Flavor Anisotropy in the High-Energy Astrophysical Neutrino Sky

TL;DR

This paper presents the first measurement of the directional flavor composition of high-energy astrophysical neutrinos, revealing anisotropies that could indicate multiple source populations or physics beyond the Standard Model.

Contribution

It introduces a novel analysis of neutrino flavor anisotropy using 7.5 years of IceCube data, constraining source distributions and Lorentz invariance violation effects.

Findings

First measurement of directional flavor composition

Constraints on flavor dipoles and quadrupoles

Limits on Lorentz invariance violation asymmetries

Abstract

High-energy astrophysical neutrinos, with TeV--PeV energies, offer unique insight into astrophysics and particle physics. Their incoming directions and flavor composition -- i.e., the proportion of electron, muon, and tau neutrinos in their flux -- are, individually, rewarding observables. Combined, they offer new opportunities, hitherto unexplored, that we expose for the first time. Anisotropy in the arrival directions of electron, muon, and tau neutrinos may reveal multiple populations of neutrino sources, differently distributed in the sky, and test whether neutrinos of different flavor propagate preferentially along certain directions, such as expected from breaking Lorentz invariance.
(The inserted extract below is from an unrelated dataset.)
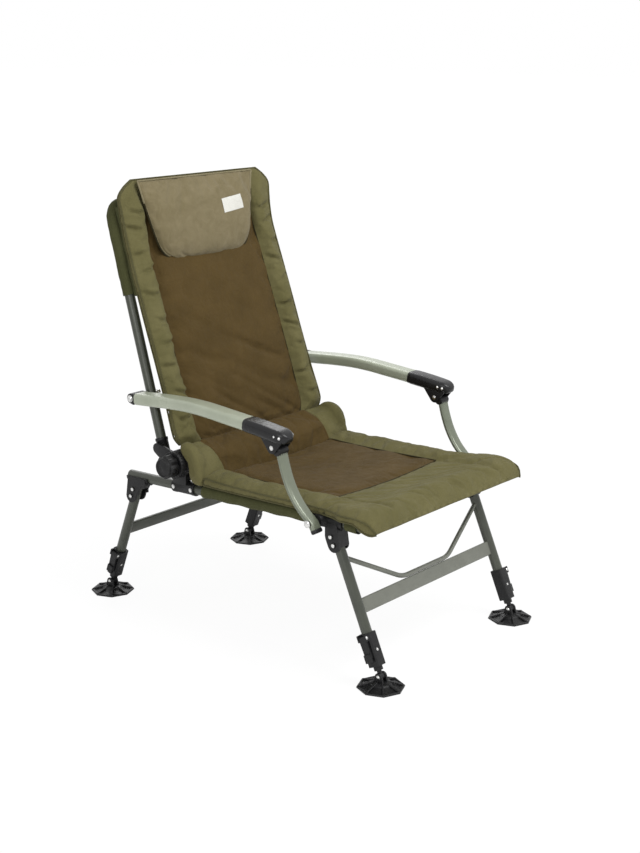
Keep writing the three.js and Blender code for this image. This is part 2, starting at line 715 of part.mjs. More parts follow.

Using 7.5 years of public IceCube High-Energy Starting Events, we make the first measurement of the directional flavor composition of high-energy astrophysical neutrinos, constrain the presence of flavor dipoles and quadrupoles, and improve constraints on "compass asymmetries" introduced by Lorentz invariance violation. In the near future, upcoming neutrino telescopes will improve these measurements across the board.